Matisse spent the roughly 15 years from 1891 through 1905 in poverty, maligned by his family and other artists, always in need of money, suffering from anxiety and insomnia; and always unsure of himself. Maybe his sense of humor was a deciding factor. Also his wife, Amelie. Without her, he probably would not have survived. At one point, when he thought he might be selling out, he scrubbed clean a bunch of canvases for re-use (he couldn't afford to just throw them away). Of course, I suspect he destroyed some nice paintings.

What still confuses me are the 1905-06 paintings, such as Woman in a Hat, The Open Window, Collioure, and Interior with a Young Girl (Girl Reading). They are difficult paintings, even today, not very sensuous in terms of paint application. Painting is an acquired taste like drinking beer. Matisse had guts and was willing to risk everything.

Thursday, February 23, 2012

Sterling at Washington and Matisse

An 8x10 pastel of a street corner in Brooklyn, not too far from the museum.

I have been reading The Unknown Matisse by Hilary Spurling. Here are some things I did not know about the early Matisse. He was quite a prankster as a teenager, often using a peashooter to annoy people. He had no idea what he wanted to do except that it wasn't to follow in his father's footsteps as a store owner and seed merchant. At the age of twenty he was bitten by a bug that demanded that he become a painter. Somehow in 1891 he managed to get to Paris with a small allowance from his father. He lived in extreme poverty in the most run down areas of Paris with other artists for several years. The most famous painter of the day, William Bouguereau, told him he had no future as an artist. Even though the Impressionists were all around, he painted very conservatively. Actually his early work is quite fabulous. Since he started late as an artist, he worked constantly because he felt he had to learn everything at once.

Here's one amusing anecdote that gives an insight into Matisse's character: He entered the Ecole des Arts Decoratifs in 1892. The school had "dark, drafty classrooms...infested with rats that stole the bread-balls meant for picking out highlights on the...charcoal drawings." Matisse was older than most of the other art students. He "made a stir in his first class by refusing to remove his hat for the master: 'I'll take off my hat when there are no more drafts.' He was promptly suspended for two weeks for insolence."
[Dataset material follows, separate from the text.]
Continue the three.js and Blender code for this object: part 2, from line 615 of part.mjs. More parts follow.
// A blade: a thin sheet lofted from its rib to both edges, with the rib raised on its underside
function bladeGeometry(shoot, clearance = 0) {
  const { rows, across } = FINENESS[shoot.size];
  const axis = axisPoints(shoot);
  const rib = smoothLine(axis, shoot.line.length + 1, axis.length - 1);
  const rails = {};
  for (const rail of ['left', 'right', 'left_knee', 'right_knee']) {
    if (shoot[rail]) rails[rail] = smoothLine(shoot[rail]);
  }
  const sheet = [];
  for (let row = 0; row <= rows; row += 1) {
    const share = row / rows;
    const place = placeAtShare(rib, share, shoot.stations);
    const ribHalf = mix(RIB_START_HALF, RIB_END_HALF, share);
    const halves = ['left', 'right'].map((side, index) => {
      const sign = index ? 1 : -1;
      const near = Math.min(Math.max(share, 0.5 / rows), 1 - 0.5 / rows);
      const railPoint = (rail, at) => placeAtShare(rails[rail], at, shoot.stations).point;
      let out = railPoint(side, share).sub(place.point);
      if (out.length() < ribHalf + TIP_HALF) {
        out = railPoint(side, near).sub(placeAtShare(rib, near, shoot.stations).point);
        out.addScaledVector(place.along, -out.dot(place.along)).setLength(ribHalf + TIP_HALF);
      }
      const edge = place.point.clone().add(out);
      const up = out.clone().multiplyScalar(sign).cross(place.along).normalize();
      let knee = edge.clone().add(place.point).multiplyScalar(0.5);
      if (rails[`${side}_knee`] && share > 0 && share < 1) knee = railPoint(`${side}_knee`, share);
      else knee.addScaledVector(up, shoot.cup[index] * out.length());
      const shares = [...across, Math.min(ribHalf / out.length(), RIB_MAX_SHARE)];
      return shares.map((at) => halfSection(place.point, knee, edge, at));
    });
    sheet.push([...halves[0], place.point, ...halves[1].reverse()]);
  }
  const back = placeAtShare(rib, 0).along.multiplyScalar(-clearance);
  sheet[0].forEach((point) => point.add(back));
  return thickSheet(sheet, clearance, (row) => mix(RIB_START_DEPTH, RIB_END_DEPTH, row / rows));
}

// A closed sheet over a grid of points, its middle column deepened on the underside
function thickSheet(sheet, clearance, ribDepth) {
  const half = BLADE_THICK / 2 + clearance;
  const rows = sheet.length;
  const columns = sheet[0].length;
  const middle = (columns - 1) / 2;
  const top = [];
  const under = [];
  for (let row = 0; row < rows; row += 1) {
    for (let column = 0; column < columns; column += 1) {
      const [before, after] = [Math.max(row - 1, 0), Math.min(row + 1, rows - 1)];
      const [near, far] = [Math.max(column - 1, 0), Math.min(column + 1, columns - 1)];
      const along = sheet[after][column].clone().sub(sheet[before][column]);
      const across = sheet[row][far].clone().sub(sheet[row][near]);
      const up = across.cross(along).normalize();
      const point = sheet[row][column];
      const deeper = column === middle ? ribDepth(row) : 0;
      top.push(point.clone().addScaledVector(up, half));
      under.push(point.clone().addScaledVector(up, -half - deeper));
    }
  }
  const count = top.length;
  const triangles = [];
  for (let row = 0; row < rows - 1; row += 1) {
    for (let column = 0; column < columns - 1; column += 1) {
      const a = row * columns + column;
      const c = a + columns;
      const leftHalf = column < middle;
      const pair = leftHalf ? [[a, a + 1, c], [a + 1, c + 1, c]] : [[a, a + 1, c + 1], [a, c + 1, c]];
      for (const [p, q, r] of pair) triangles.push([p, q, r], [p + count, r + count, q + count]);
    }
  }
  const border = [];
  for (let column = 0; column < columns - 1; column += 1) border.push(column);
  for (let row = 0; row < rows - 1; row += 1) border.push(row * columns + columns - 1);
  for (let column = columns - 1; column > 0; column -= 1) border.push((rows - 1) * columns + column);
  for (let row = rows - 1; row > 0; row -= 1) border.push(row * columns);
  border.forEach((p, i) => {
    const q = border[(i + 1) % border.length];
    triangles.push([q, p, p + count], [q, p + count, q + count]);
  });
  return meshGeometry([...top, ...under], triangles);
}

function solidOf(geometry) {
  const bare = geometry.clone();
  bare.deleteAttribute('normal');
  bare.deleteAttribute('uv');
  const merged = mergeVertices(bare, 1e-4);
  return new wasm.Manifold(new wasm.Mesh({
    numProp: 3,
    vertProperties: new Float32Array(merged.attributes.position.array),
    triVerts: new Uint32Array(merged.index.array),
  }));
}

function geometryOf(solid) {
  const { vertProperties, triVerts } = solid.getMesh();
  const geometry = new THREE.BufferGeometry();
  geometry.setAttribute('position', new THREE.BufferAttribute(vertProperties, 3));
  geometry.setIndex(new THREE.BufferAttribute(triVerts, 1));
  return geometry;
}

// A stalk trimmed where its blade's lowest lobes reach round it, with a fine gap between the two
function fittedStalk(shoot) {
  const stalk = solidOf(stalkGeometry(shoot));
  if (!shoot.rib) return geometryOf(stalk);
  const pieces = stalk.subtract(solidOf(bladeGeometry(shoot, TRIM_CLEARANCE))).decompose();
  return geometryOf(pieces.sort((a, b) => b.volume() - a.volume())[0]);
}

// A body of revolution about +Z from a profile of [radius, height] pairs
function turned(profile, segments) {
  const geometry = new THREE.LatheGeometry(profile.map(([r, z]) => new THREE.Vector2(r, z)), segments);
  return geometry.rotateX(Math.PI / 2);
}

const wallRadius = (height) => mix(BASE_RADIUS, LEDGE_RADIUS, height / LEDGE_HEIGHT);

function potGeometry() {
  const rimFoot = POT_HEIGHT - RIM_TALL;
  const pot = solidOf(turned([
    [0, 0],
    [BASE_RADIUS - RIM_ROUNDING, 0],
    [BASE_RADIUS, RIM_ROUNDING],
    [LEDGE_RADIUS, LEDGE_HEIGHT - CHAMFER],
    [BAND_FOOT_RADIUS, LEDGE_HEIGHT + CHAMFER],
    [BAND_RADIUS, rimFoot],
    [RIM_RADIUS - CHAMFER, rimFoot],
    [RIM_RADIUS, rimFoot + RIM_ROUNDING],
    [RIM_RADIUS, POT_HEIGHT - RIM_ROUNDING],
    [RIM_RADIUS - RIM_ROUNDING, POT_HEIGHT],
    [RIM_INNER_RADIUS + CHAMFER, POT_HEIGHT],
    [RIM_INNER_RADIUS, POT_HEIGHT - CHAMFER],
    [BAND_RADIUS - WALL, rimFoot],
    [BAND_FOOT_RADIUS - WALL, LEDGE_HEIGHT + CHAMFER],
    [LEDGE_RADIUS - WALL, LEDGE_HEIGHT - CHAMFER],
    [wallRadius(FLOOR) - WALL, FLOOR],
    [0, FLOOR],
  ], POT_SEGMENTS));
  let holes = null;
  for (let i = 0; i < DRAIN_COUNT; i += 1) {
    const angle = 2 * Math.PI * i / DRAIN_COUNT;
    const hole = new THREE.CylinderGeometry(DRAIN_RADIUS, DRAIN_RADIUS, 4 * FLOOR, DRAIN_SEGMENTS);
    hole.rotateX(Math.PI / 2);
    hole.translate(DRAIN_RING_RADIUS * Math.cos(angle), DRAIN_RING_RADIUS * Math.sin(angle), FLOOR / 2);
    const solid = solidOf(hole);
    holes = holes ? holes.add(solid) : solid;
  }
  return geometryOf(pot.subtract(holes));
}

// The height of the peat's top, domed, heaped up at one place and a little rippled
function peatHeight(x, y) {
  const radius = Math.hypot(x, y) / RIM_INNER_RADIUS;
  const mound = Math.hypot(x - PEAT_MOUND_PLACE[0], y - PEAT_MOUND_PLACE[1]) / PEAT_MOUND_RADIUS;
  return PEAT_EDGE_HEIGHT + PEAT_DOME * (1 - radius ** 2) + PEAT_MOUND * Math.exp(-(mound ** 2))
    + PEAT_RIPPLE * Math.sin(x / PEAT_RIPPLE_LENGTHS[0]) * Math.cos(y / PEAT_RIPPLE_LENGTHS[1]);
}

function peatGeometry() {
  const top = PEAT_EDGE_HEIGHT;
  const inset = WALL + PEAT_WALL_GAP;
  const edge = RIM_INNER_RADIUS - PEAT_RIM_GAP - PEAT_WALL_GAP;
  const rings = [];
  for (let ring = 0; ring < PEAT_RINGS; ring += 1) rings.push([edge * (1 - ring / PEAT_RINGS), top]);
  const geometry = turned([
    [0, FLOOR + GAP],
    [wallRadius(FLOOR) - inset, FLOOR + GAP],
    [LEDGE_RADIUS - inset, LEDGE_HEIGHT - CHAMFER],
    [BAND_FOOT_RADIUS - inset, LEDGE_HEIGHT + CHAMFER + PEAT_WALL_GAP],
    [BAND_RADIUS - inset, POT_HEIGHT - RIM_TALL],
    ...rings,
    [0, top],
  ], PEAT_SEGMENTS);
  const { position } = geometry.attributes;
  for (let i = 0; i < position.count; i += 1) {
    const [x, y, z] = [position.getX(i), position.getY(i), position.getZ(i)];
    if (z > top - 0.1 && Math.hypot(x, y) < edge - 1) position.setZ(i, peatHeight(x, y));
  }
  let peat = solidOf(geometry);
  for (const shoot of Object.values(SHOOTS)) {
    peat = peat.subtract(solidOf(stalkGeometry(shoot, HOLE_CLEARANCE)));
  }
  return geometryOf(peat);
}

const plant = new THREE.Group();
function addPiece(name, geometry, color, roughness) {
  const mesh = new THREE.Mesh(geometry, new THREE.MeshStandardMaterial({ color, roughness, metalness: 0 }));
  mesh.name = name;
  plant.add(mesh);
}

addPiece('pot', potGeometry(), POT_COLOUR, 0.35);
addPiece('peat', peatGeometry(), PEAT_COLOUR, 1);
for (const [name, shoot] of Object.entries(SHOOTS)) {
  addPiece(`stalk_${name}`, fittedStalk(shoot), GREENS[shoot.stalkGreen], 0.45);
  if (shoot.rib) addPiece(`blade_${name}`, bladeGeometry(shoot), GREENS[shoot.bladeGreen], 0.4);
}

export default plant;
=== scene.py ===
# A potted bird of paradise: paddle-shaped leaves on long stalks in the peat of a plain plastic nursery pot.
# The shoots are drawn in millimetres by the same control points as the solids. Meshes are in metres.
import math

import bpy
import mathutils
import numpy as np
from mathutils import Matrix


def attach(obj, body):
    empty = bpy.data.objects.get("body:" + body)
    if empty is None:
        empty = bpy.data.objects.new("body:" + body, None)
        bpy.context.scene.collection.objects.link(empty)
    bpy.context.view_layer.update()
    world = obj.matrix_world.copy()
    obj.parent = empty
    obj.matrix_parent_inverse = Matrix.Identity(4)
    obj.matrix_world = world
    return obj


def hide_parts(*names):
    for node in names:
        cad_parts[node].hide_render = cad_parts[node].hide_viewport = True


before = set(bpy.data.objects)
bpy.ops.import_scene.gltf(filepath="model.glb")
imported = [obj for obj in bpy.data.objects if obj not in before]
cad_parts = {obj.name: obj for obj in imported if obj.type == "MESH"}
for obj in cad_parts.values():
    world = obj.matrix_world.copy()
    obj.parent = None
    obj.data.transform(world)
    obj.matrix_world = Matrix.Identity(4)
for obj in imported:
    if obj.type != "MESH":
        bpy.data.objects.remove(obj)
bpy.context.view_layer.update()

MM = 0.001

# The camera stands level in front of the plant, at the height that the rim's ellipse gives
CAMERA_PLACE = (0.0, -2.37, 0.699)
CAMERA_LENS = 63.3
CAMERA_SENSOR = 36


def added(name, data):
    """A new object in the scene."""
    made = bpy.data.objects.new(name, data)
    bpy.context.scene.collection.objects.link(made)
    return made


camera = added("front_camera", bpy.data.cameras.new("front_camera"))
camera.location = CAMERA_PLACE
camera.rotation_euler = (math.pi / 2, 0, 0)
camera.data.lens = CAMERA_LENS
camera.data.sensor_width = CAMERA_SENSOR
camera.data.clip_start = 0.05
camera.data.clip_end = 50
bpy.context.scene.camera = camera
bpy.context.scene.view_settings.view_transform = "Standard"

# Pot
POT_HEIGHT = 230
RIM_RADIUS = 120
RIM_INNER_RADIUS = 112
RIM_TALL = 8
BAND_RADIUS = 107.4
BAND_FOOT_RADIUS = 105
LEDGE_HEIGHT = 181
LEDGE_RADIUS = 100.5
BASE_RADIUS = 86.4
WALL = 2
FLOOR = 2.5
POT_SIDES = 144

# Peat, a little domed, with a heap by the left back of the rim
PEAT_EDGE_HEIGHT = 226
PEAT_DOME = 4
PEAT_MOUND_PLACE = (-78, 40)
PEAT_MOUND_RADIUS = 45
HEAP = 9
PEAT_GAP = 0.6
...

Tuesday, February 21, 2012

Le Pont d'Avignon

9x12 pastel of a portion of the bridge over the Rhone River at Avignon at early morning. This is not a traditional view. More like an abstract anvil.

Sunday, February 19, 2012

Rooftop

It's not Brooklyn this time. A view of Cannes from an earlier visit. 9x12 pastel.

Saturday, February 18, 2012

Seventh at Fourth

It's not like I haven't been doing anything. I'm just slow this week. The above is an 11x14 oil.

I started to read The Unknown Matisse by Hilary Spurling. I am not far into it yet, but two things strike me: Matisse came from an very provincial background for someone who ended up as a great Modernist, and by the time he found some recognition, he was already in his late forties. But that's good. Great artists have to come from somewhere, and it may take time. Actually it always takes time.